5. Sort and Count Errors in a Custom App Log
Say your application writes a log where each line starts with an error level like ERROR, WARN, or INFO. You want to count how many of each type appeared today:
grep "2025-04-18" /var/log/myapp.log | awk '{print $3}' | sort | uniq -c | sort -rn
Output:
512 ERROR
210 WARN
88 INFO
Adjust $3 to match whichever field holds the log level in your application’s format. If you’re unsure which field number to use, run:
awk '{print $1, $2, $3, $4}' yourfile.log | head -5
to preview the first few fields side by side.
The Most Useful Flags of sort and uniq
sort flags worth knowing:
-r– reverse the order (Z to A, or largest number first).-n– sort numerically instead of alphabetically (so 10 comes after 9, not after 1).-u– output only unique lines (combines sort + uniq in one step).-k– sort by a specific field, e.g.,-k2sorts by the second column.
uniq flags worth knowing:
-c— prefix each line with the count of occurrences.-d— print only lines that are duplicated.-u— print only lines that appear exactly once (opposite of-d).-i— ignore case when comparing lines.
Common Mistakes to Avoid
Running uniq without sort first is the most frequent error. If duplicate lines aren’t adjacent, uniq misses them entirely and your output still contains duplicates. Always run sort | uniq, not uniq alone.

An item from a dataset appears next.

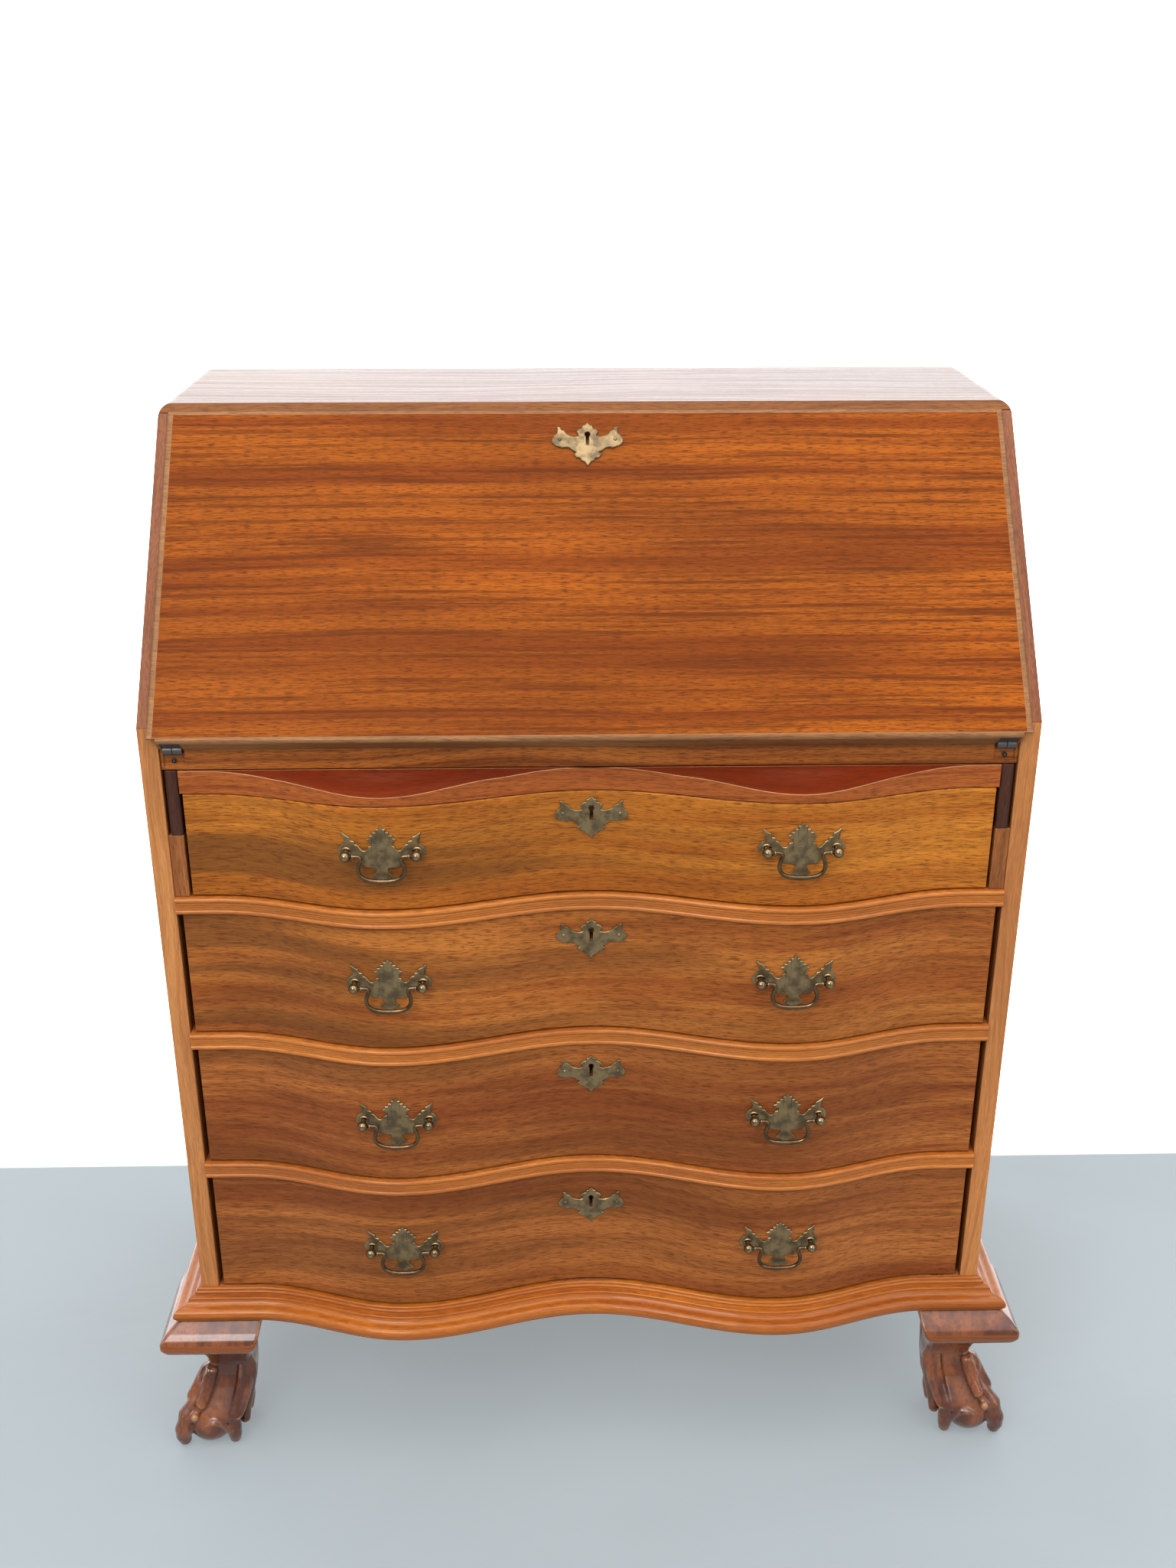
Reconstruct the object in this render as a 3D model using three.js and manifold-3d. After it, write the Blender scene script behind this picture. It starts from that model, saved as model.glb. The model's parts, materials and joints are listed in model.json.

The second common mistake is using sort -n when the first column isn’t a number. If your file has text in front of numbers, alphabetical sort (sort -rn on piped uniq -c output) works correctly because uniq -c always pads the count to a fixed width, making numerical sort work as expected.
Conclusion
You learned how sort and uniq work together to turn noisy log files into clean, countable summaries. sort groups identical lines side by side, uniq collapses or counts them, and flags like -c, -d, -u, -r, and -n let you ask precise questions without writing a script.
Right now, pick any log file on your system like /var/log/syslog, /var/log/dpkg.log, or even your bash history:
history | awk '{print $2}' | sort | uniq -c | sort -rn
and run the count pipeline against it. You’ll immediately see patterns you didn’t know were there.